▸ Records to process:
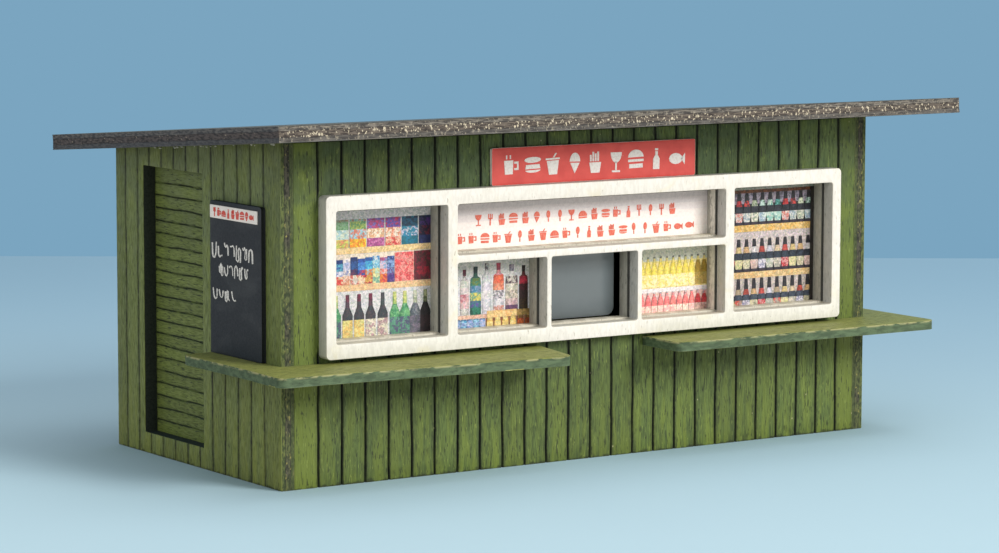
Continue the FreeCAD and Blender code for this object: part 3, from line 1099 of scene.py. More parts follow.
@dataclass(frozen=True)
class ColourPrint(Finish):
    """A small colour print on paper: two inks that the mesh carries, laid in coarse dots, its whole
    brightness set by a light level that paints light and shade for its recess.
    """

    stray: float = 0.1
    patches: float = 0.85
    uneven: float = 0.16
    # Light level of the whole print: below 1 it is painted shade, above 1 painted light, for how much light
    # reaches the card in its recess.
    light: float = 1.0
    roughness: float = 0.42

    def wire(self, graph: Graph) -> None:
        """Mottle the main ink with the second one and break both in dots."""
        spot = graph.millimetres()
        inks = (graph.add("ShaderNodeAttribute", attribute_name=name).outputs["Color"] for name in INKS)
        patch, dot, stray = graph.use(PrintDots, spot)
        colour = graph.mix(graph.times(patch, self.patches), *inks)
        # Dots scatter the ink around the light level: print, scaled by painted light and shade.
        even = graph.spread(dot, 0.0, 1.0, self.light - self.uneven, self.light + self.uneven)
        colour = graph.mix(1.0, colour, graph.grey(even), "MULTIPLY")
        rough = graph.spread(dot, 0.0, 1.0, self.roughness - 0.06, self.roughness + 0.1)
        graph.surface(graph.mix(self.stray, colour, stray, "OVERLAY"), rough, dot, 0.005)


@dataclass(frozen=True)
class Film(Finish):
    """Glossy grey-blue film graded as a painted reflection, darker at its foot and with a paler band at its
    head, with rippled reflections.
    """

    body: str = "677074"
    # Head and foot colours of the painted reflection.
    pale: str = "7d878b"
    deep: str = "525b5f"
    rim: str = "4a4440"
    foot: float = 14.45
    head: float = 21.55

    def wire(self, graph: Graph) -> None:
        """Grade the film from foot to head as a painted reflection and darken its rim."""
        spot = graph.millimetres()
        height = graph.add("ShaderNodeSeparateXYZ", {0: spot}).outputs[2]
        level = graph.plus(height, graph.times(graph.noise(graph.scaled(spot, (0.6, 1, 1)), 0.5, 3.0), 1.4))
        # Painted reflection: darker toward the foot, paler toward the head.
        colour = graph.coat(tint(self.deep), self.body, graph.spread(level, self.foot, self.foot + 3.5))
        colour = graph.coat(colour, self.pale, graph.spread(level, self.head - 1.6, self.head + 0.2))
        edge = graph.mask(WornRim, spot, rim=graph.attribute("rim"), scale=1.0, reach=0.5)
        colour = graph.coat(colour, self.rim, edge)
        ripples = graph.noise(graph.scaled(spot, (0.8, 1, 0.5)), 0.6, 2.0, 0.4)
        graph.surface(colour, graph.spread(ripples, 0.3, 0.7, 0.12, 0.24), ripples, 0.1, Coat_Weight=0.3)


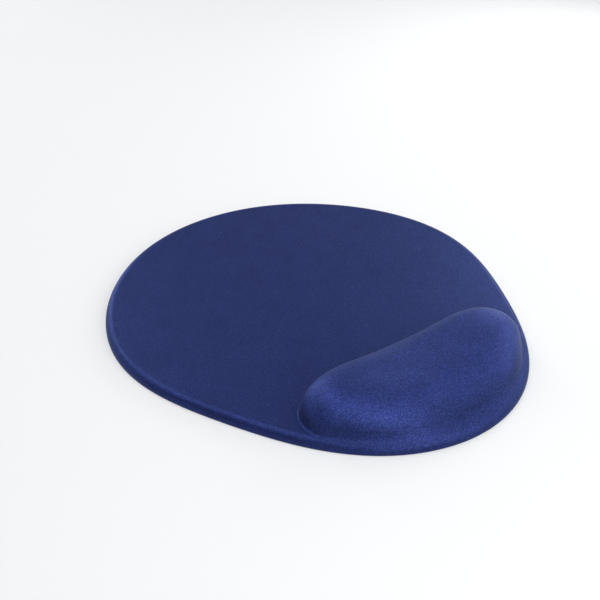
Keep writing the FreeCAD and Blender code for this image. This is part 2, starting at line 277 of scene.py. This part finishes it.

▸ Given problem:
Tell how many lines contain the word "from", using only the number.

▸ Task output:
2